1. Sunset Rubdown, Dragonslayer
By a landslide. By tightening his songwriting and widening his accessibility ever so slightly, Spencer Krug has made a record every bit as good as -- though fundamentally different from -- 2007's decade-defining Random Spirit Lover. So pretty much what I'm trying to say is, this album is really, really, really fucking excellent.

The Films:
For some reason, I haven't been to see as many movies this year. Who knows? I guess fewer have been grabbing my interest. Nonetheless, there's still some really good stuff out there waiting to be seen.

5. Up
At this point, I'm just leaving a space open on all of my lists for Pixar movies. They've earned it. Yeah, this is good; this is really good. But seriously, did any of us ever expect anything different?

4. Star Trek
Now, honestly. Did anyone expect this to be as good as it was? Really? The world at large, myself included, seemed to be preparing for a huge trainwreck -- an understandable sentiment. But what we got was thrilling mainstream cinema: a visually impressive, highly enjoyable reboot with great casting and a solid story.

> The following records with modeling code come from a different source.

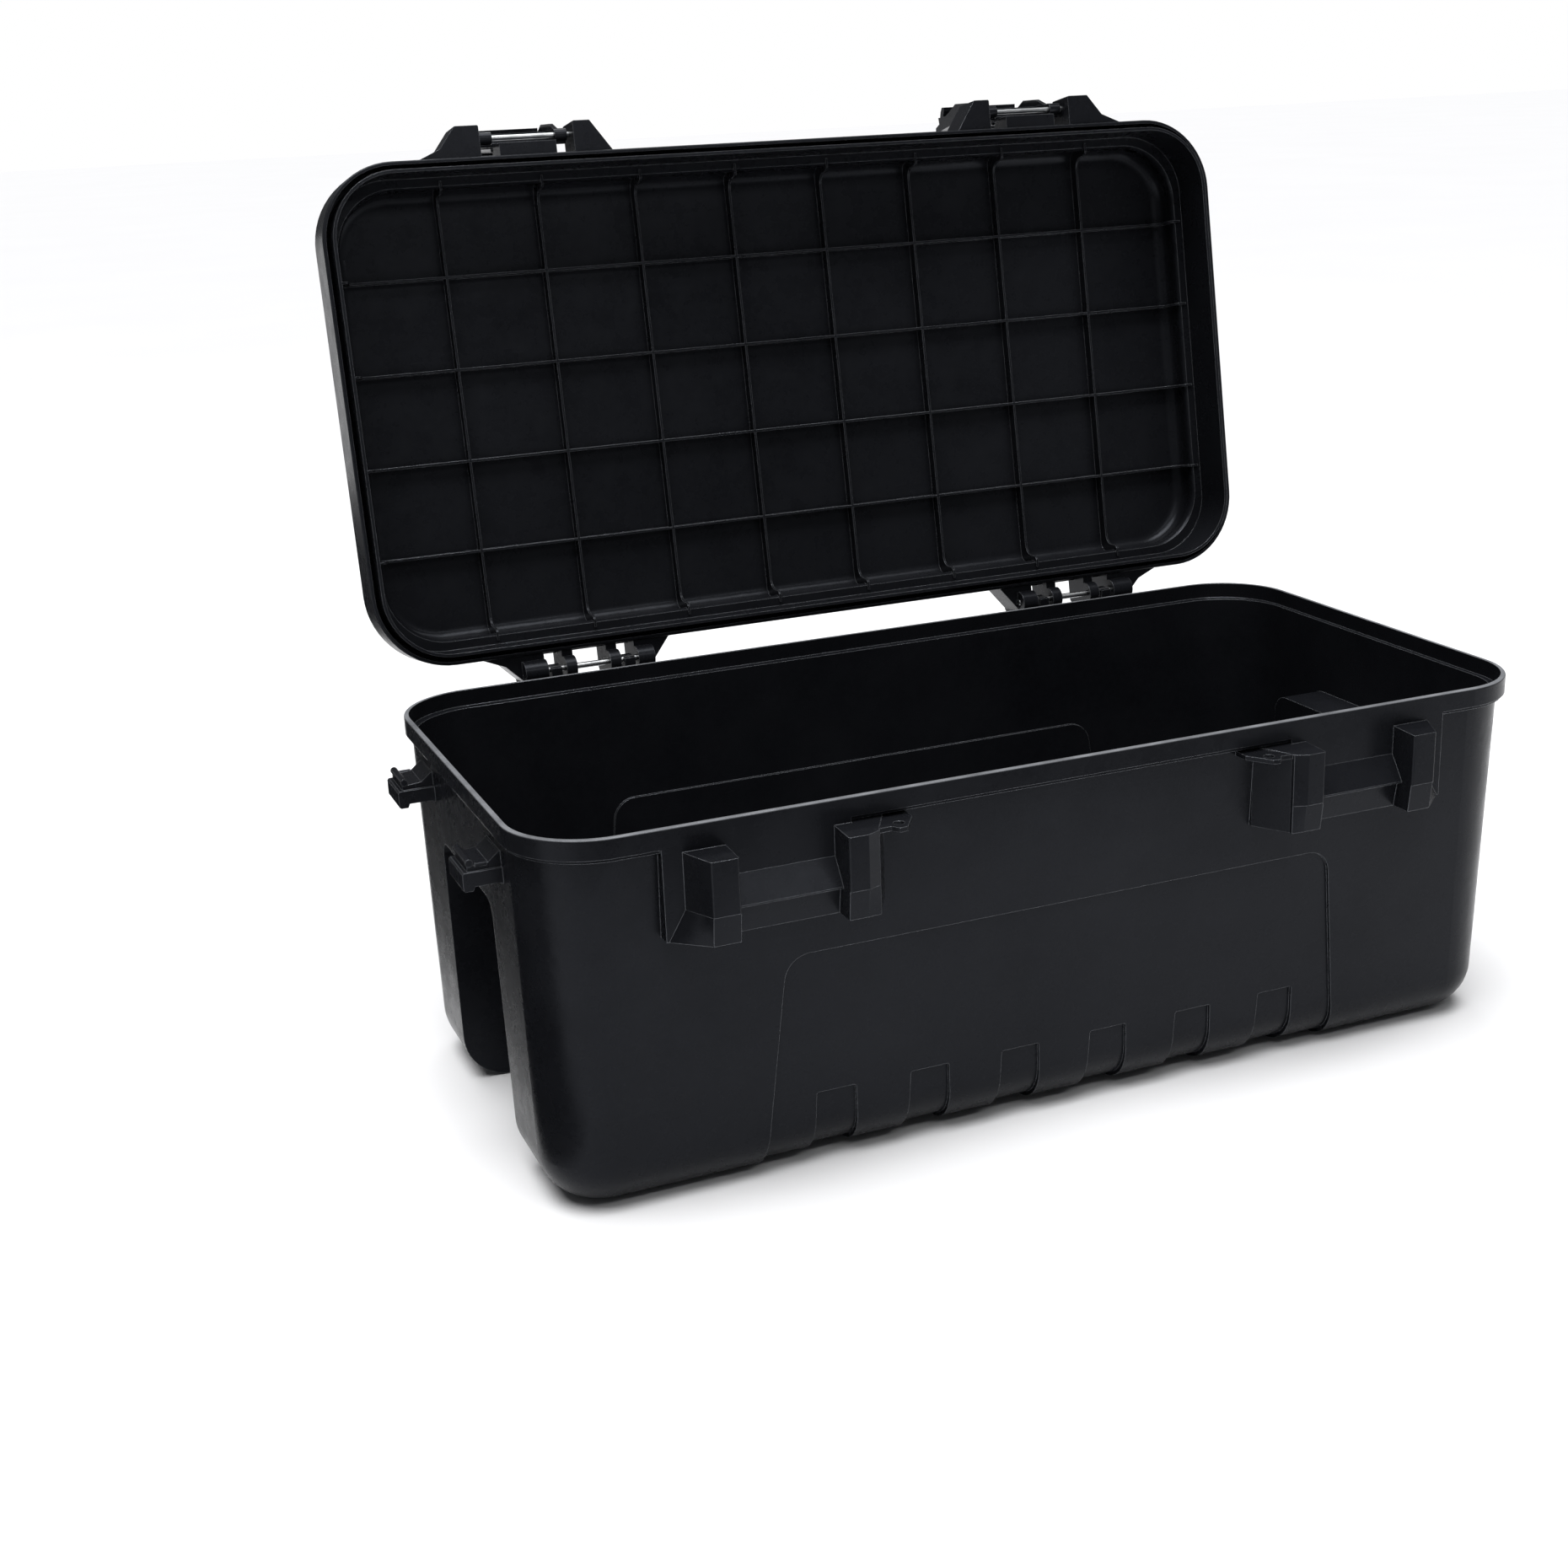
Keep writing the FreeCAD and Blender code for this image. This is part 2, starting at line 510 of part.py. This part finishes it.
def latch():
    """Pull-down latch: arms on the pin, windowed plate, hook bar and ribbed finger lip, +X side."""
    near = LATCH_NEAR
    far = LATCH_FAR
    plate = box(near, far, -262.5, -258.5, 252.0, 352.0)
    windows = [box(near + 13, far - 13, -270, -240, 326.0, 360.0),
               box(near + 9, far - 9, -270, -240, 283.0, 315.0)]
    cheek = side_prism([(-262.5, 353.0), (-262.5, 252.0), (-256.0, 250.0), (-254.5, 268.0), (-251.0, 276.0),
                        (-243.0, 291.0), (-243.0, 318.0), (-249.0, 338.0), (-249.0, 353.0)],
                       near, near + 4.5)
    cheeks = [cheek, cheek.translated(vec(far - near - 4.5, 0, 0))]
    knuckle = rod_along_x(near, near + 12, LATCH_Y, LATCH_Z, 6.0)
    arm = box(near, near + 12, -262.5, -249.0, 334.0, LATCH_Z)
    arms = [knuckle, knuckle.translated(vec(far - near - 12, 0, 0)),
            arm, arm.translated(vec(far - near - 12, 0, 0))]
    crossbar = side_prism([(-262.5, 326.0), (-262.5, 315.0), (-250.0, 317.0), (-250.0, 322.0)], near, far)
    hook = side_prism([(-262.5, 263.0), (-262.5, 253.0), (-250.0, 256.0), (-245.5, 259.0),
                       (-245.5, 264.0), (-249.0, 264.0), (-258.0, 260.0)], near, far)
    lip = side_prism([(-258.5, 284.0), (-263.5, 284.0), (-268.0, 262.0), (-272.0, 247.0), (-270.5, 243.5),
                      (-266.5, 243.5), (-262.0, 253.0), (-258.5, 256.0)], near, far)
    ribs = [rod_along_x(near + 12, far - 12, -268.2 - 1.15 * i, 262.0 - 4.6 * i, 1.6) for i in range(4)]
    bumps = [Part.makeSphere(2.6, vec(near + 18 + i * (far - near - 36) / 3.0, -264.6, 279.0))
             for i in range(4)]
    bars = [box(near + 9 + i * 17.0, near + 11.5 + i * 17.0, -262.0, -259.0, 283.0, 315.0)
            for i in (1, 2, 3)]
    body = plate.cut(windows[0]).cut(windows[1])
    body = body.fuse(cheeks + arms + [crossbar, hook, lip] + ribs + bumps + bars)
    bore = rod_along_x(near - 1, far + 1, LATCH_Y, LATCH_Z, PIN_RADIUS + PIN_FIT)
    return body.cut(bore).removeSplitter()


def latch_pin():
    pin = rod_along_x(PIN_START, PIN_END, LATCH_Y, LATCH_Z, PIN_RADIUS)
    return pin.makeChamfer(0.6, [edge for edge in pin.Edges if edge.BoundBox.XLength < 0.01])


def hinge_rod():
    rod = rod_along_x(ROD_START, ROD_END, HINGE_Y, HINGE_Z, ROD_RADIUS)
    return rod.makeChamfer(0.7, [edge for edge in rod.Edges if edge.BoundBox.XLength < 0.01])


# ---- stored pose: lid open on its hinge, latches swung out ----

def open_lid(shape):
    turned = shape.copy()
    turned.rotate(vec(0, HINGE_Y, HINGE_Z), vec(1, 0, 0), -LID_OPEN)
    return turned


def open_latch(shape):
    turned = shape.copy()
    turned.rotate(vec(0, LATCH_Y, LATCH_Z), vec(1, 0, 0), -LATCH_OPEN)
    return open_lid(turned)


def main():
    os.makedirs("parts", exist_ok=True)
    export("tub_shell", tub_shell())
    export("lid_shell", open_lid(lid_shell()))
    for side, place in (("right", lambda shape: shape), ("left", mirror_x)):
        export("latch_" + side, open_latch(place(latch())))
        export("latch_pin_" + side, open_lid(place(latch_pin())))
        export("hinge_rod_" + side, place(hinge_rod()))


main()
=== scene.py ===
import math

import bpy
from mathutils import Matrix, Vector


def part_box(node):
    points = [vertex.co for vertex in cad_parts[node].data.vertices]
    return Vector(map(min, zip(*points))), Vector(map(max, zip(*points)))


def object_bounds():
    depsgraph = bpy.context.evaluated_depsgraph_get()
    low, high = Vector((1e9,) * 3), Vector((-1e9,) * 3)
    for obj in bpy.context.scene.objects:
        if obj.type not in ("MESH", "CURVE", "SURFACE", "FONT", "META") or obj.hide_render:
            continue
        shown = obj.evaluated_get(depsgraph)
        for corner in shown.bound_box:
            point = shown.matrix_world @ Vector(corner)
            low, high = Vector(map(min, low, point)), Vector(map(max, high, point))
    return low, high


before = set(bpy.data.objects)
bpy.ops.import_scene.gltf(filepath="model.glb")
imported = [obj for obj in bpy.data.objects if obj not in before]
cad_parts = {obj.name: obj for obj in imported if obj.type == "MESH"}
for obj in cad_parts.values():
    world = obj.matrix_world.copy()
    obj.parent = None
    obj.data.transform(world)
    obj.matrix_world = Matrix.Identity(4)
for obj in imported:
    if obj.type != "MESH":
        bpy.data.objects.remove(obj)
cad_low, cad_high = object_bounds()

MM = 0.001

# The rear rod cradles are the tub's highest points; they stand this far over the rim.
CRADLE_RISE = 5.0 * MM

# Camera: place in metres, turns in degrees, lens and sensor width in millimetres.
CAMERA_PLACE = Vector((-0.845, -1.699, 0.883))
CAMERA_AZIMUTH = 21.637
CAMERA_DOWN = 18.502
CAMERA_ROLL = -2.42
CAMERA_LENS = 48.94
SENSOR_WIDTH = 36.0

# Colours are linear.
BLACK = (0.0045, 0.0048, 0.0060)
BLACK_PALE = (0.0085, 0.0090, 0.0108)
# Pale grey: the scuffs wear towards it, and the edges take it as a painted highlight.
BLACK_SCUFF_AND_HIGHLIGHT = (0.2500, 0.2600, 0.2800)
# Pale grey for the painted highlight along the rim's top.
BLACK_RIM_HIGHLIGHT = (0.2000, 0.2060, 0.2200)
STEEL = (0.52, 0.53, 0.54)
STEEL_DARK = (0.30, 0.31, 0.32)
FLOOR = (0.86, 0.86, 0.87)
STUDIO_AIR = (0.95, 0.97, 1.0)
GLOSS_TINT = (0.84, 0.89, 1.0)

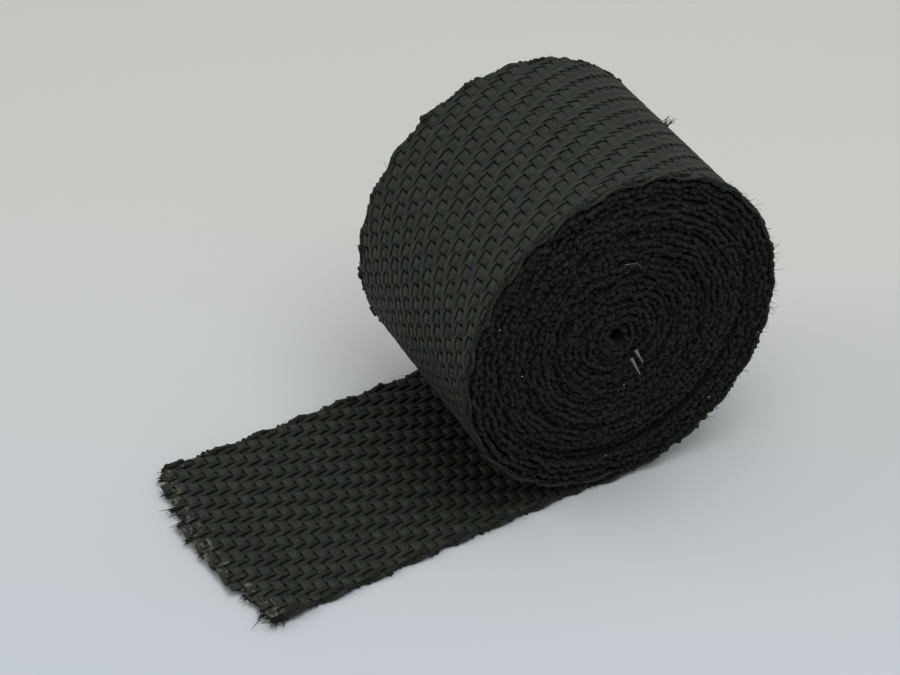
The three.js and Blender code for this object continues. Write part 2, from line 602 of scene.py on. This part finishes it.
def colour_mix(tree, share, first, second):
    """Mixes two colours."""
    node = tree.nodes.new("ShaderNodeMix")
    node.data_type = "RGBA"
    for socket, value in ((node.inputs[0], share), (node.inputs[6], first), (node.inputs[7], second)):
        if isinstance(value, bpy.types.NodeSocket):
            tree.links.new(value, socket)
        else:
            socket.default_value = value
    return node.outputs[2]


def stretched(tree, value, low, high, top=1.0, bottom=0.0):
    """Makes what lies between low and high run from bottom to top."""
    return place_node(
        tree,
        "ShaderNodeMapRange",
        {"Value": value, "From Min": low, "From Max": high, "To Min": bottom, "To Max": top},
    ).outputs[0]


def blotches(tree, place, size, detail):
    """Soft noise with blotches of about the given size."""
    return place_node(
        tree, "ShaderNodeTexNoise", {"Vector": place, "Scale": 1 / size, "Detail": detail}
    ).outputs["Fac"]


def fill_fibre_group(group):
    """Fine lines along a yarn, and slow changes of the dye, from the cloth's own coordinates."""
    for name, kind, value in (
        ("Cloth", "NodeSocketVector", (0, 0, 0)),
        ("Fibre Scale", "NodeSocketVector", (1, 1, 1)),
        ("Strand", "NodeSocketFloat", 0),
        ("Fibre Contrast", "NodeSocketFloat", 0.5),
        ("Tone", "NodeSocketFloat", 1.0),
    ):
        group.interface.new_socket(name, in_out="INPUT", socket_type=kind).default_value = value
    for name, kind in (("Color", "NodeSocketColor"), ("Height", "NodeSocketFloat")):
        group.interface.new_socket(name, in_out="OUTPUT", socket_type=kind)
    given = group.nodes.new("NodeGroupInput").outputs
    result = group.nodes.new("NodeGroupOutput")
    fibre_place = vector_figure(group, "MULTIPLY", given["Cloth"], given["Fibre Scale"])
    fibres = place_node(
        group, "ShaderNodeTexNoise", {"Vector": fibre_place, "Scale": 1.0, "Detail": 3.0, "Roughness": 0.6}
    ).outputs["Fac"]
    patch_place = scaled(group, given["Cloth"], 1 / DYE_PATCH)
    patches = place_node(group, "ShaderNodeTexNoise", {"Vector": patch_place, "Scale": 1.0, "Detail": 2.0})
    patch = place_node(group, "ShaderNodeSeparateColor", {0: patches.outputs["Color"]}).outputs
    dye = colour_mix(group, stretched(group, patch[0], GREEN_FROM, GREEN_TO), DYE_OLIVE, DYE_GREEN)
    dye = colour_mix(group, stretched(group, patch[1], BLUE_FROM, BLUE_TO), dye, DYE_BLUE)
    strand_tone = random_number(group, given["Strand"])
    strand_tone = stretched(group, strand_tone, 0.0, 1.0, PALEST_STRAND, DARKEST_STRAND)
    fibre_tone = figure(group, "SUBTRACT", fibres, 0.5)
    fibre_tone = figure(group, "MULTIPLY_ADD", fibre_tone, given["Fibre Contrast"], 1.0)
    tone = figure(group, "MULTIPLY", figure(group, "MULTIPLY", strand_tone, fibre_tone), given["Tone"])
    group.links.new(scaled(group, dye, tone), result.inputs["Color"])
    group.links.new(fibres, result.inputs["Height"])


fibre_group = bpy.data.node_groups.new("fibre_lines", "ShaderNodeTree")
fill_fibre_group(fibre_group)


def bare_patches(tree, cloth):
    """Where the dye has rubbed off the yarns, just inside the tape's cut end."""
    near_cut = stretched(tree, inside_cut(tree, cloth), BARE_NO_FARTHER, BARE_WITHIN)
    on_top = stretched(tree, split_up(tree, cloth)["Z"], BARE_ABOVE, BAREST_ABOVE)
    spots = blotches(tree, cloth, BARE_SPOT, 2.0)
    spots = stretched(tree, spots, BARE_SPOT_FROM, BARE_SPOT_TO, BAREST_SHARE)
    return figure(tree, "MULTIPLY", figure(tree, "MULTIPLY", near_cut, on_top), spots)


def new_material(name, roughness):
    """A dull material, with its tree and its shader."""
    material = bpy.data.materials.new(name)
    material.use_nodes = True
    shader = material.node_tree.nodes["Principled BSDF"]
    shader.inputs["Roughness"].default_value = roughness
    return material, material.node_tree, shader


def yarn_material(name, fibre_scale, roughness, tone=1.0, rubbed=False):
    """Dyed glass yarn whose fibres run the way that fibre_scale is small."""
    material, tree, shader = new_material(name, roughness)
    cloth = place_node(tree, "ShaderNodeAttribute", attribute_name="cloth").outputs["Vector"]
    strand = place_node(tree, "ShaderNodeAttribute", attribute_name="strand").outputs["Fac"]
    lines = place_node(tree, "ShaderNodeGroup", node_tree=fibre_group)
    tree.links.new(cloth, lines.inputs["Cloth"])
    tree.links.new(strand, lines.inputs["Strand"])
    lines.inputs["Fibre Scale"].default_value = fibre_scale
    lines.inputs["Fibre Contrast"].default_value = FIBRE_CONTRAST
    lines.inputs["Tone"].default_value = tone
    bump = place_node(tree, "ShaderNodeBump", {
        "Height": lines.outputs["Height"],
        "Strength": FIBRE_RELIEF_STRENGTH,
        "Distance": FIBRE_RELIEF,
    })
    colour = lines.outputs["Color"]
    if rubbed:
        colour = colour_mix(tree, bare_patches(tree, cloth), colour, BARE_GLASS)
    tree.links.new(colour, shader.inputs["Base Color"])
    tree.links.new(bump.outputs[0], shader.inputs["Normal"])
    shader.inputs["Specular IOR Level"].default_value = YARN_GLOSS
    return material


def mottled_material(name, first, second, blotch, detail, roughness):
    """Yarn that shows no fibre lines, only soft blotches of two colours."""
    material, tree, shader = new_material(name, roughness)
    place = place_node(tree, "ShaderNodeTexCoord").outputs["Object"]
    colour = colour_mix(tree, blotches(tree, place, blotch, detail), first, second)
    tree.links.new(colour, shader.inputs["Base Color"])
    return material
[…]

It even kinda sorta makes Star Trek cool again.

3. Duplicity
A complex, twisty little snake of a movie, but a fun one. It should be no surprise at this point that a film about con artists should naturally try to con its audience as well. This one succeeds. Oh: and Clive Owen is still the world's biggest badass.

2. Drag Me to Hell
This damn movie has no right to be as good as it is. No right. It's just a schlocky gross-out horror flick. But it's such a ridiculously well made, fun, and endlessly entertaining schlocky gross-out horror flick that I'm convinced Sam Raimi is some kind of warped genius. With all due respect to Spider-Man, it's good to have you back where you belong, Sam.

1. Sin Nombre
A devastating and deeply frightening film, but also a profound and beautiful one. For every moment of intense darkness, there's another that's equally hopeful. The result is a masterpiece: powerful, human, and damn near perfect.

And that's it! Only six months until I get to do this again! And yeah, I am going to attempt decade lists too. Holy crap.